Caros compatriotas, 

A nossa querida pátria, o país mendigo das "bazukas", dos Planos de Recuperação e Resiliência, e também das quadrilhas que, vai fazer meio século, o têm como quinta particular, está a dar passos largos para, caso único na história contemporânea, descer à categoria de colónia. Digo-o eu, escrevem-no aqui na Holanda os jornalistas que não são avençados a quem manda, dizem-mo e escrevem-mo muitos que se apiedam do país onde jovens, cinquenta anos passados viveram momentos de sincera euforia.
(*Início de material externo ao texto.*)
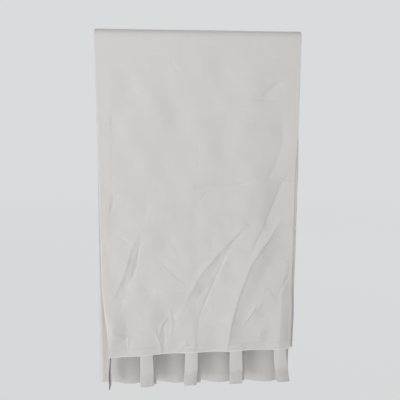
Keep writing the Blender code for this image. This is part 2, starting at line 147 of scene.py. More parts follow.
# Creases of the front, all in millimetres. Each has its softness, from 0, two flat facets, to 1,
# a round bell, and its line's points, each with its x, z, height to the front, and the widths of
# the flanks on its left, or below it, and on its right, or above it
MILLIMETRE = 0.001
CREASES = {
    # the long drag lines from the right edge to the header
    "right_valley": (0.1, (
        (312, -466, -5.6, 60, 170), (302, -486, -6, 56, 180), (274, -561, -4.9, 40, 190),
        (243, -648, -3.4, 24, 190), (216, -702, -2.2, 16, 170), (196, -758, -0.9, 12, 150),
        (184, -800, 0, 10, 140),
    )),
    "right_valley_line": (0, (
        (309, -474, -0.9, 4.5, 40), (302, -486, -1.3, 4.5, 40), (274, -561, -1.4, 4.5, 40),
        (243, -648, -1.4, 4.5, 34), (216, -702, -1, 4.5, 26), (190, -772, 0, 4, 16),
    )),
    "right_ridge": (0.05, (
        (304, -606, 0, 40, 16), (291, -639, 1.6, 60, 18), (259, -698, 4.8, 110, 28),
        (236, -722, 6.8, 130, 42), (199, -782, 8.2, 150, 56), (172, -857, 7.2, 150, 56),
        (156, -905, 5, 130, 50), (140, -959, 3.6, 110, 42), (126, -1032, 2.4, 90, 34),
        (118, -1100, 1.3, 60, 28), (114, -1140, 0.9, 50, 26),
    )),
    "right_ridge_line": (0, (
        (291, -639, 0, 16, 4), (259, -698, 1.43, 24, 4.5), (199, -782, 1.69, 30, 4.5),
        (156, -905, 2.08, 30, 4.5), (126, -1032, 2.08, 30, 4.5), (114, -1140, 1.69, 26, 4.5),
    )),
    # the long narrow pocket that runs from the right to the middle of the header
    "pocket_valley": (0.1, (
        (192, -622, 0, 6, 40), (170, -654, -0.76, 8, 60), (148, -687, -1.42, 12, 90),
        (116, -727, -2.47, 20, 110), (97, -766, -3.42, 30, 120), (74, -831, -3.99, 44, 120),
        (51, -886, -3.8, 54, 110), (27, -947, -2.47, 50, 90), (13, -988, -1.14, 40, 60),
        (4, -1030, 0, 30, 50),
    )),
    "pocket_valley_line": (0, (
        (170, -654, 0, 5, 5), (116, -727, -1.2, 7, 6), (74, -831, -1.56, 8, 6), (27, -947, -1.32, 8, 6),
        (10, -996, 0, 6, 5),
    )),
    "pocket_rim": (0, (
        (196, -624, 0, 8, 4), (153, -668, 0.99, 10, 5), (106, -717, 1.32, 12, 6), (59, -771, 1.76, 13, 7),
        (30, -806, 1.98, 14, 8), (2, -845, 1.87, 14, 8), (-22, -896, 1.65, 13, 8),
        (-56, -967, 0.88, 12, 8), (-76, -1010, 0, 10, 8),
    )),
    "pocket_dent": (0.4, (
        (104, -742, 0, 22, 14), (86, -770, -2.81, 24, 14), (68, -800, -2.18, 22, 14),
        (52, -836, 0, 20, 12),
    )),
    "pocket_dent_low": (0.4, (
        (44, -856, 0, 26, 14), (28, -884, -2.34, 30, 15), (8, -912, -1.3, 26, 14), (-6, -940, 0, 20, 12),
    )),
    # the small pleat near the fold
    "pleat_valley": (0.1, (
        (-194, -664, 0, 10, 40), (-199, -694, -1.38, 16, 60), (-208, -734, -2.76, 26, 80),
        (-218, -794, -3.33, 32, 90), (-233, -843, -2.99, 34, 80), (-262, -885, -1.84, 30, 60),
        (-290, -940, 0, 24, 50),
    )),
    "pleat_valley_line": (0, (
        (-199, -694, 0, 5, 4), (-208, -734, -1.25, 6, 5), (-218, -794, -1.56, 6, 5),
        (-236, -848, -1.4, 6, 5), (-276, -900, 0, 5, 5),
    )),
    "pleat_rim": (0, (
        (-203, -670, 0, 8, 4), (-236, -734, 1.17, 11, 5), (-251, -793, 1.43, 12, 6),
        (-271, -853, 1.3, 12, 6), (-296, -903, 0.91, 10, 6), (-330, -950, 0, 8, 6),
    )),
    "pleat_dent": (0.4, ((-246, -836, 0, 14, 8), (-258, -862, -1.96, 15, 9), (-266, -886, 0, 14, 8))),
    "pleat_tail": (0.1, (
        (-244, -866, 0, 10, 6), (-260, -912, -0.9, 12, 6), (-277, -954, -0.7, 10, 6),
        (-286, -980, 0, 8, 6),
    )),
    "pleat_head": (0.2, (
        (-286, -685, 0, 6, 6), (-268, -690, -0.9, 7, 6), (-250, -702, -0.9, 7, 6), (-240, -716, 0, 6, 6),
    )),
    # soft shapes in the middle
    "arch": (0.3, (
        (-214, -760, 0, 14, 14), (-203, -729, 1.04, 16, 14), (-170, -720, 1.46, 20, 16),
        (-132, -720, 1.25, 22, 16), (-95, -730, 1.25, 20, 12), (-75, -755, 0.83, 16, 10),
        (-66, -780, 0, 12, 10),
    )),
    "groove_down_right": (0.05, (
        (-150, -760, 0, 6, 20), (-133, -779, -0.7, 6, 26), (-85, -825, -1.1, 6, 34),
        (-37, -865, -1.3, 6, 36), (-3, -884, -1, 6, 30), (14, -894, 0, 5, 24),
    )),
    "shelf": (0.1, (
        (-196, -868, 0, 20, 30), (-171, -869, 1.44, 26, 40), (-130, -882, 3.46, 40, 60),
        (-94, -893, 4.9, 52, 70), (-50, -890, 4.9, 56, 70), (-3, -888, 2.3, 40, 60),
        (16, -890, 0, 24, 50),
    )),
    "fan_valley": (0.1, (
        (-4, -886, 0, 80, 30), (-14, -900, -2.8, 84, 44), (-40, -934, -4.6, 74, 60),
        (-70, -972, -4.2, 56, 60), (-98, -1004, -2, 34, 44), (-116, -1026, 0, 18, 30),
    )),
    "hollow_middle": (0.7, (
        (-80, -990, 0, 20, 18), (-40, -1000, -1.6, 24, 20), (0, -1006, -1.2, 22, 18),
        (30, -1010, 0, 18, 16),
    )),
    "fold_to_header": (0.05, (
        (14, -980, 0, 8, 16), (8, -1014, -1.56, 9, 24), (5, -1060, -1.82, 9, 26),
        (3, -1108, -1.56, 8, 24), (1, -1145, -1.3, 8, 22),
    )),
    "ledge_right_middle": (0.2, (
        (10, -1034, 0, 22, 8), (40, -1026, 1.2, 26, 8), (80, -1018, 1.2, 26, 8), (116, -1008, 0, 20, 8),
    )),
    # the header's left corner
    "corner_hollow": (0.05, (
        (-268, -962, 0, 24, 40), (-262, -988, -2.4, 42, 60), (-254, -1018, -3.4, 48, 70),
        (-249, -1046, -2.2, 46, 60), (-248, -1066, 0, 30, 40),
    )),
    "corner_rise": (0.05, (
        (-350, -996, 0, 30, 30), (-334, -1014, 5, 44, 44), (-306, -1038, 7.5, 50, 48),
        (-284, -1056, 6, 44, 44), (-262, -1072, 0, 30, 30),
    )),
    "corner_line": (0, (
        (-288, -1042, 0, 5, 8), (-262, -1052, -1.04, 5, 9), (-232, -1054, -1.04, 5, 9),
        (-222, -1055, 0, 4, 8),
    )),
    # the right hem and the corner over it
    "hem_fold": (0.1, (
        (326, -760, 0, 40, 30), (320, -830, 3.6, 50, 36), (314, -880, 6.6, 60, 36),
        (311, -960, 8, 64, 38), (310, -1030, 7.6, 60, 38), (310, -1076, 4, 44, 36),
        (310, -1112, 1.2, 36, 36), (310, -1140, 0.8, 36, 36),
    )),
    "corner_shade": (0.2, (
        (254, -984, 0, 40, 24), (244, -1014, 4, 60, 34), (238, -1052, 6.2, 64, 34),
        (236, -1084, 4.2, 56, 32), (236, -1116, 0, 40, 24),
    )),
    "edge_line_long": (0.05, (
        (338, -826, 0, 6, 10), (328, -844, -1.87, 8, 13), (312, -874, -1.87, 8, 13),
        (292, -918, 0, 6, 10),
    )),
    "edge_line_short": (0.05, (
        (258, -880, 0, 6, 6), (266, -892, 1.3, 9, 6), (284, -926, 1.3, 9, 6), (296, -946, 0, 6, 6),
    )),
    "right_face": (0.4, (
        (266, -846, 0, 30, 34), (244, -900, 2.56, 34, 38), (222, -960, 2.56, 32, 36),
        (196, -1030, 1.28, 28, 30), (184, -1070, 0, 22, 24),
    )),
    "streak": (0, (
        (226, -938, 0, 8, 4), (214, -960, 1.98, 11, 5), (192, -994, 1.98, 11, 5), (172, -1024, 0, 8, 4),
    )),
    "streak_head": (0, ((248, -930, 0, 7, 4), (232, -950, 1.2, 8, 4), (216, -966, 0, 7, 4))),
    # pressed lines from the packet
    "cross_press": (0, (
        (-14, -511, 0, 6, 6), (8, -508, -1.44, 8, 7), (102, -499, -1.8, 8, 7), (196, -489, -1.62, 8, 7),
        (246, -484, -0.9, 8, 7), (300, -482, 0, 8, 7),
    )),
    "cross_press_step": (0.05, (
        (236, -486, 0, 10, 5), (246, -484, -1.2, 12, 5), (282, -480, -1.6, 12, 5),
        (309, -480, -1.2, 10, 5), (322, -486, 0, 8, 5),
    )),
    "cross_press_left": (0.3, (
        (-296, -536, 0, 10, 8), (-281, -529, -0.8, 12, 8), (-200, -532, -0.6, 12, 8),
        (-140, -532, -1, 12, 8), (-104, -530, 0, 10, 8),
    )),
    "cross_press_faint": (0.3, (
        (-294, -460, 0, 8, 8), (-250, -458, -0.6, 10, 8), (-200, -459, -0.5, 10, 8),
        (-176, -460, 0, 8, 8),
    )),
    "down_press": (0.6, (
        (4, -300, 0, 14, 16), (3, -360, -0.4, 16, 18), (0, -450, -0.7, 18, 20), (-5, -561, -0.9, 18, 20),
        (-3, -700, -0.9, 18, 20), (-2, -815, -0.9, 16, 20), (2, -880, 0, 12, 16),
    )),
    "down_press_left": (0.2, (
        (-300, -120, 0, 12, 6), (-301, -163, 0.4, 16, 7), (-305, -340, 0.5, 18, 7),
        (-308, -536, 0.5, 18, 7), (-311, -660, 0, 14, 6),
    )),
    # the groove down to the cross line at the right
    "right_groove": (0.25, (
        (276, -186, 0, 10, 70), (292, -290, -0.6, 13, 90), (298, -340, -1.2, 15, 90),
        (293, -371, -1.8, 16, 90), (279, -418, -2.5, 17, 90), (256, -468, -2.1, 15, 80),
        (246, -484, -0.8, 12, 60), (240, -494, 0, 10, 40),
    )),
    # small marks of the upper half
    "upper_right_a": (0.1, (
        (306, -132, 0, 7, 10), (289, -141, -1.4, 9, 14), (258, -160, -2.2, 10, 22),
        (232, -182, -2, 9, 20), (222, -194, 0, 8, 12),
    )),
    "upper_right_b": (0.1, (
        (182, -201, 0, 7, 5), (200, -199, -1.6, 8, 6), (250, -201, -1.8, 8, 6), (288, -204, 0, 7, 5),
    )),
    "upper_right_c": (0.6, (
        (150, -128, 0, 14, 14), (180, -128, -2.74, 18, 18), (220, -132, -2.35, 18, 18),
        (250, -140, 0, 14, 14),
    )),
    "upper_right_d": (0.4, (
        (160, -14, 0, 10, 8), (220, -44, -0.9, 14, 10), (292, -68, -0.9, 14, 10), (320, -80, 0, 10, 8),
    )),
    "upper_middle_a": (0.9, (
        (-122, -96, 0, 20, 24), (-113, -150, -0.8, 30, 32), (-96, -196, -1.1, 34, 36),
        (-63, -238, -0.8, 30, 32), (-52, -270, 0, 20, 24),
    )),
    "upper_middle_b": (0.3, (
        (-94, -70, 0, 5, 7), (-88, -84, -0.7, 6, 9), (-74, -106, -0.7, 6, 9), (-69, -116, 0, 5, 7),
    )),
    "upper_left": (0.2, (
        (-256, -181, 0, 6, 5), (-236, -181, -0.7, 8, 5), (-214, -182, -0.7, 8, 5), (-200, -182, 0, 6, 5),
    )),
    "upper_left_long": (0.5, (
        (-350, -176, 0, 14, 12), (-344, -210, 1, 18, 14), (-310, -286, 1, 18, 14),
        (-285, -330, 0, 14, 12),
    )),
    "left_tick": (0.1, (
        (-292, -530, 0, 5, 7), (-296, -552, -1.56, 6, 9), (-304, -588, -1.56, 6, 9),
        (-310, -606, 0, 5, 7),
    )),
    "lower_left_tick": (0.2, (
        (-180, -566, 0, 6, 5), (-181, -584, -0.8, 7, 5), (-184, -608, -0.8, 7, 5), (-186, -624, 0, 6, 5),
    )),
    "under_press_tick": (0.2, (
        (40, -520, 0, 6, 6), (30, -530, -1.3, 8, 6), (16, -548, -1.04, 8, 6), (8, -562, 0, 6, 6),
    )),
    # crumples over the header, between the second and third loops
    "crumple_a": (0.1, (
        (-98, -950, 0, 6, 5), (-95, -970, 1.38, 8, 6), (-89, -1010, 1.21, 8, 6), (-92, -1049, 1.03, 7, 6),
        (-98, -1075, 0, 6, 5),
    )),
    "crumple_b": (0.1, (
        (-96, -975, 0, 6, 7), (-114, -1000, 1.51, 7, 8), (-132, -1030, 1.73, 7, 8),
        (-136, -1060, 1.4, 7, 8), (-126, -1092, 0, 6, 7),
    )),
    "crumple_c": (0.1, (
        (-114, -990, 0, 5, 7), (-120, -1030, -1.2, 6, 8), (-118, -1070, -1.2, 6, 8),
        (-116, -1104, -0.9, 6, 8), (-120, -1140, 0, 5, 7),
    )),
    "crumple_d": (0.1, (
        (-148, -1030, 0, 6, 4), (-145, -1060, 1.87, 7, 5), (-133, -1090, 2.02, 7, 5),
        (-130, -1118, 1.44, 6, 5), (-134, -1145, 0.86, 6, 5),
    )),
    "crumple_e": (0.1, (
        (-30, -1070, 0, 6, 6), (-38, -1088, 1.56, 7, 6), (-52, -1106, 1.56, 7, 6), (-66, -1124, 0, 6, 6),
    )),
    "crumple_f": (0.2, (
        (-88, -962, 0, 6, 5), (-84, -984, -1.2, 8, 5), (-78, -1006, -1, 8, 5), (-80, -1030, 0, 6, 5),
    )),
    # imprints of the sewn-in loop ends
    "loop_end_left": (0, (
        (-250, -1050, 0, 4, 4), (-250, -1060, 1.05, 4, 4), (-249, -1110, 1.05, 4, 4),
        (-249, -1122, 0, 4, 4),
    )),
    "loop_end_left_top": (0, (
        (-252, -1055, 0, 4, 4), (-244, -1055, -0.98, 4, 4), (-224, -1054, -0.98, 4, 4),
        (-216, -1054, 0, 4, 4),
    )),
    "loop_end_2": (0, (
        (-52, -1107, 0, 4, 3), (-46, -1107, 0.75, 5, 3), (0, -1106, 0.75, 5, 3), (6, -1105, 0, 4, 3),
    )),
    "loop_end_3": (0, (
        (120, -1101, 0, 4, 3), (126, -1101, 0.75, 5, 3), (172, -1100, 0.75, 5, 3), (178, -1100, 0, 4, 3),
    )),
}
CREASE_ROUND = 0.0008
FACET_EDGE = 0.05
BELL_NARROWING = 1.5
UNDER_PRESS = ("right_valley",)
PRESS_HEIGHT = -0.4805
PRESS_STEP = 0.007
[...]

Salazar morto, para os portugueses chegariam finalmente os anos de liberdade, igualdade, fraternidade, e prosperidade.

O triste e doloroso epílogo, é que os europeus ricos e remediados estão a "fugir" para Portugal, onde podem gozar aquela saudosa e boa vida do tempo que, contam os seus pais e avós, havia colónias onde mandavam, e "pretinhos" de sobra, que com dez escudos já se contentavam e faziam vénia.

Não tardarei a falecer, e a grande pena que levo é ver o meu país "colonizado", espezinhado, olhado com a piedade e o desdém do pedinte que estende a mão para a esmola.